Les tensions à la frontière
En ce qui concernent les actuelles tensions à la frontière, le déclencheur a été la décision unilatérale de la part de l’Azerbaïdjan d’imposer arbitrairement des lourdes taxes sur les camions iraniens qui traversent non seulement le territoire azerbaïdjanais qui à nouveau l’Arménie de ce qui reste du Haut-Karabagh (le fameux couloir de Latchine, sous contrôle azerbaïdjanais depuis décembre 2020) mais également les quelques kilomètres d’autoroute arménienne qui relie les villes de Kapan et Goris. Etant cette autoroute frontalière avec les nouvelles frontières, elle est actuellement sous contrôle azerbaïdjanais avec le prétexte que cette route aurait fait partie de la RSS d’Azerbaïdjan pendant l’époque soviétique.

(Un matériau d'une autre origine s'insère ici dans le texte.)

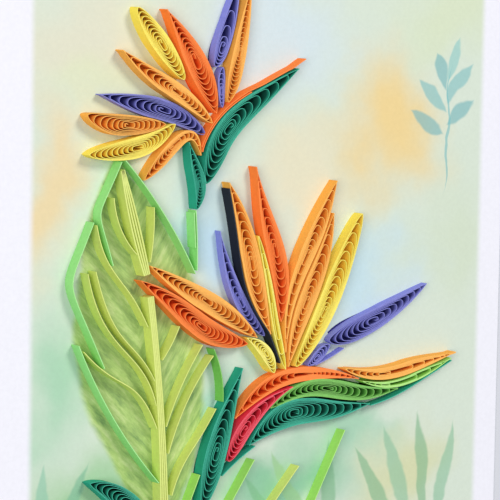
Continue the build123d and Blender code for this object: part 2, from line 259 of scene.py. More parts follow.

Contrôler cette route équivaut à couper les liaisons terrestres entre l’Iran et non seulement l’Arménie mais également le Haut-Karabagh, isolant presque totalement l’Arménie de ses liaisons terrestres, car des quatre frontières, deux, celles avec l’Azerbaïdjan et la Turquie, sont fermées depuis le début des années 90.

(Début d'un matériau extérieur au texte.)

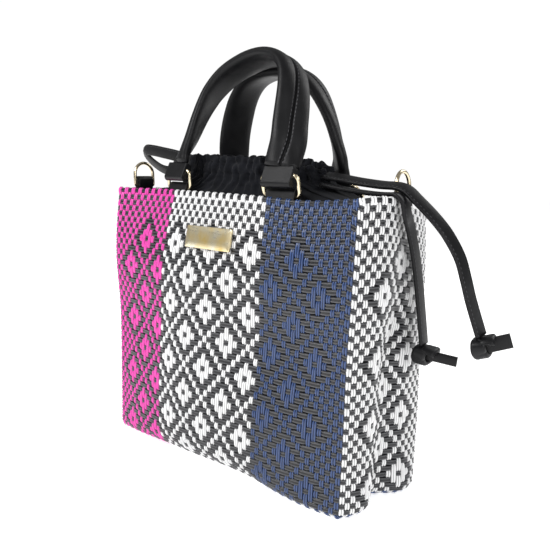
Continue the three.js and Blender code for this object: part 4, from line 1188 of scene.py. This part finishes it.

Ces tensions ont induit le député iranien Mohammad Reza Ahmadi Sangari à déclarer sur Twitter : « On dirait que l’Azerbaïdjan se monte la tête depuis la victoire, remportée sous dopage turc. L’âge de votre petit pays est inférieur à l’âge du plus jeune député de notre parlement, alors ne vous ridiculisez pas inutilement ».
Les manœuvres militaires iranienne succèdent à d’autres, plus modestes, vers la fin septembre, et sont également une réponse aux manœuvres militaires conjointes en mer Caspienne entre l’Azerbaïdjan, la Turquie et le Pakistan qui, rappelle l’Iran, va à l’encontre des traités signés en 2018 entre les pays riverains de cette mer fermée, et qui stipulent l’interdictions de la présence d’armées tierces dans la région. Dans les faits, l’influence de la Turquie a grandement augmentée en Azerbaïdjan, ce qui n’est pas sans irriter son l’Iran, dont la rivalité historique avec la Turquie est bien présente dans plusieurs théâtres d’opération, de la Syrie à l’Afghanistan en passant par le Caucase et l’Irak.